(Dataset items)
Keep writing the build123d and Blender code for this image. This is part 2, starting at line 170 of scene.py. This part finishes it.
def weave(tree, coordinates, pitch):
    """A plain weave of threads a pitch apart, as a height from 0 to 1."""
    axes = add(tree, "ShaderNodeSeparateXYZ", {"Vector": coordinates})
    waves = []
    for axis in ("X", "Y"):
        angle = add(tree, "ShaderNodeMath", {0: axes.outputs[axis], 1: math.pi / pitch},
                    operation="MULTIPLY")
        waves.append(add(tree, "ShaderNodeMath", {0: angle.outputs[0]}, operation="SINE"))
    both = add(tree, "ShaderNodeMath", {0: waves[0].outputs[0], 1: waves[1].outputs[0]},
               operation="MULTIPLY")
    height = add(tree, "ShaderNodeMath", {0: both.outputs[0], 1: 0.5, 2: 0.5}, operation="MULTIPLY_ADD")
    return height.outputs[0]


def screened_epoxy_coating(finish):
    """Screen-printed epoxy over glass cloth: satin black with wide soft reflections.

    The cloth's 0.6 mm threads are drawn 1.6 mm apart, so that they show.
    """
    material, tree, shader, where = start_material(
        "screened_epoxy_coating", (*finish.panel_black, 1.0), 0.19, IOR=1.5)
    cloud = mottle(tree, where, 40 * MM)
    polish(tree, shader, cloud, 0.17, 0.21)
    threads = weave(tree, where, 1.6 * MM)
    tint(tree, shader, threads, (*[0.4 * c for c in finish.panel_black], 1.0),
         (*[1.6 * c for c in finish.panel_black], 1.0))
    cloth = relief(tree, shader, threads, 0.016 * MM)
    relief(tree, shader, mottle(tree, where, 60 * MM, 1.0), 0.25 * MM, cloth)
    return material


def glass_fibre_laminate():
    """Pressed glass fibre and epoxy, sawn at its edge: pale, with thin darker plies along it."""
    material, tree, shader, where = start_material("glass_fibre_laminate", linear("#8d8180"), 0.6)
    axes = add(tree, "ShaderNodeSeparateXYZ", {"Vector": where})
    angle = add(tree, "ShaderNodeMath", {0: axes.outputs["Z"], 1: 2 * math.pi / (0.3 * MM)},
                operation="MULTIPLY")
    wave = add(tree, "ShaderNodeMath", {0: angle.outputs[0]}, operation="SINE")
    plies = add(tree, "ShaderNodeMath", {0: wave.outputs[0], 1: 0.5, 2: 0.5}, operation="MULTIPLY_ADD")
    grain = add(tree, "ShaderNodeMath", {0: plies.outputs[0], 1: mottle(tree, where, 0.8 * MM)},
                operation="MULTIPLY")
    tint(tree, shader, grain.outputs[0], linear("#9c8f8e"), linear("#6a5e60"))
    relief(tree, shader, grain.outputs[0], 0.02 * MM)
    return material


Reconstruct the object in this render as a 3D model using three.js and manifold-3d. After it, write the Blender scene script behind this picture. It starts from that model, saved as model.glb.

Requirement ::
Take every line from the data that contains the word "scene".

Answer below ::
Keep writing the build123d and Blender code for this image. This is part 2, starting at line 170 of scene.py. This part finishes it.
Reconstruct the object in this render as a 3D model using three.js and manifold-3d. After it, write the Blender scene script behind this picture. It starts from that model, saved as model.glb.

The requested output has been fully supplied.